Sarah Kinsley has always written from the in-between. Her debut album Escaper felt like motion without arrival, all longing and soft-focus ache, songs that hovered just out of reach. But with fleeting, she isn’t chasing the feeling anymore. She’s standing still long enough to watch it move through her. This EP lives in impermanence. As proof that something mattered.
Written during a rare stretch of time where she could sit with her work before releasing it, fleeting carries a new kind of clarity. Influences like The Blue Nile, New Order, and Blood Orange don’t show up as references so much as residue. Synths breathe. Melodies linger.

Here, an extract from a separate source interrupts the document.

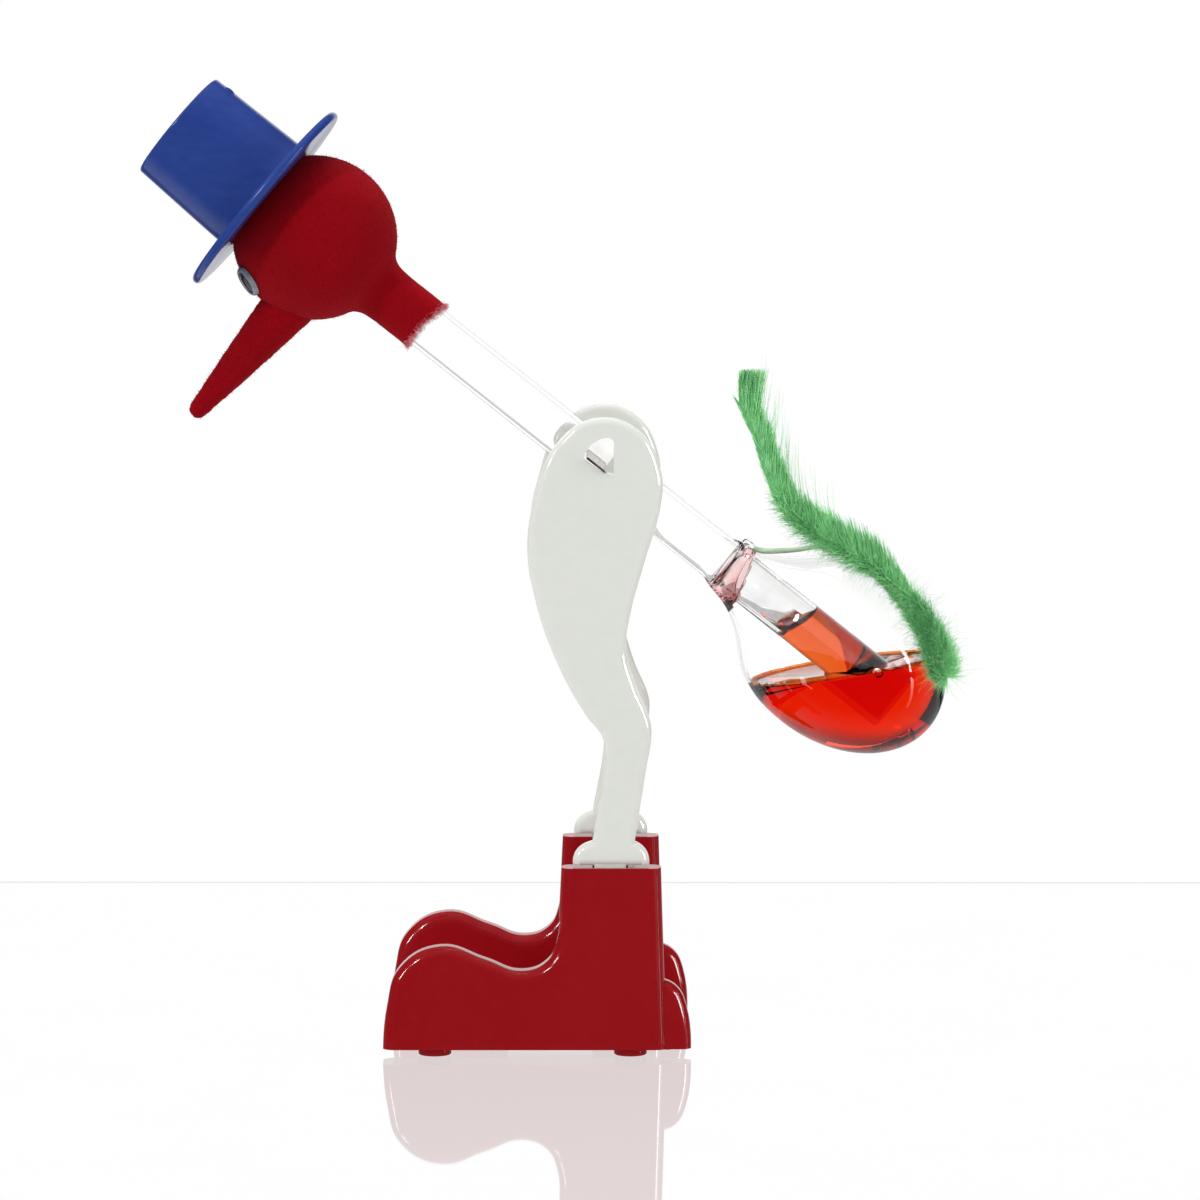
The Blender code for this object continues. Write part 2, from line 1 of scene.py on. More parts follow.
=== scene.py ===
"""Looks of a drinking bird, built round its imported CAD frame.

World frame: the bird faces -X and +Z is up. Lengths are in metres, and what is given in
millimetres passes through to_metres or is multiplied by MM.
"""

import json
import math
import random

import bmesh
import bpy
from mathutils import Matrix, Vector, noise

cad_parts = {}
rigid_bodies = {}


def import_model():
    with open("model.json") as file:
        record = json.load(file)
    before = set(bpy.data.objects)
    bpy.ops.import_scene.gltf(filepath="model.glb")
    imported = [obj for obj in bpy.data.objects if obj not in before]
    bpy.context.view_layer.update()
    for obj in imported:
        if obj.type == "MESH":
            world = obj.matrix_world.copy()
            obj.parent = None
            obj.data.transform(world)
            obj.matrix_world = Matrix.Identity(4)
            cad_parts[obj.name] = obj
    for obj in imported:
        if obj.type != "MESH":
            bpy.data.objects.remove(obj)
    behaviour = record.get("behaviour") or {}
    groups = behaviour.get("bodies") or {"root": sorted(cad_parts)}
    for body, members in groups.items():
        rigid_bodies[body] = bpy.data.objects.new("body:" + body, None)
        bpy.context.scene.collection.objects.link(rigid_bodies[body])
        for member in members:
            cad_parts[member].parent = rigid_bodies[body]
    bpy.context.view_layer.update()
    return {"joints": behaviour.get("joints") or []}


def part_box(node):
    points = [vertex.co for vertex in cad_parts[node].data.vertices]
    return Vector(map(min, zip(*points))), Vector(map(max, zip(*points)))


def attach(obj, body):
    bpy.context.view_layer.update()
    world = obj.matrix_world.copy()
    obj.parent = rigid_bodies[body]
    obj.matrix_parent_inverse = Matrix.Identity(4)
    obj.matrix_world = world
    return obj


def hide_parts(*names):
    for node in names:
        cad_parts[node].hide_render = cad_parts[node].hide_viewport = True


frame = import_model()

MM = 0.001
PIVOT = Vector(frame["joints"][0]["pos_m"])
LEAN = math.radians(51.5)
BIRD = Matrix.Translation(PIVOT) @ Matrix.Rotation(-LEAN, 4, "Y")
TUBE_X = -0.0006
HEAD_Z = 0.0587
LEG_Y = 0.018
SIDES = (("left", -1), ("right", 1))
draw = random.Random(7)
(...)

Everything feels slightly nocturnal, like city lights seen after something has already ended.
From Ambiguity to Saying It Plainly

Where Sarah once hid behind metaphor, fleeting is more direct. She talks openly about learning to stop protecting herself with ambiguity, about realizing that saying exactly what you want or feel can be more powerful than clever distance. The vulnerability here is quieter, but sharper. Less defense mechanism, more acceptance. That honesty extends to the production. She is a maximalist when it counts, especially on tracks like “Lonely Touch,” where layers pile up until yearning becomes physical. The sound does not resolve. It surrounds.
Even the ballads resist neat closure, favoring texture over answers.
Cinematic Without Escaping Reality

Film has always been part of her musical language, bridging her classical training with pop songwriting. On fleeting, that influence becomes more intentional. Instead of scoring a fantasy, she’s soundtracking real moments. Walking home at dawn. Feet aching. Euphoria curdling into quiet reflection. The city is greatly a collaborator.

Live, those private moments dissolve into something communal. She describes locking eyes with fans mid-song and feeling time fold in on itself, past meaning meeting present emotion and bleeding forward. What once felt dangerous to share suddenly feels held.
Fleeting does not try to make permanence out of passing moments. It honors them as they are. Brief. Intense. Transformative. Sarah is asking us to feel, fully, before the moment moves on.
And maybe that’s the resolve to entangled feelings here. Not escape, but arrival. Not running, but letting go.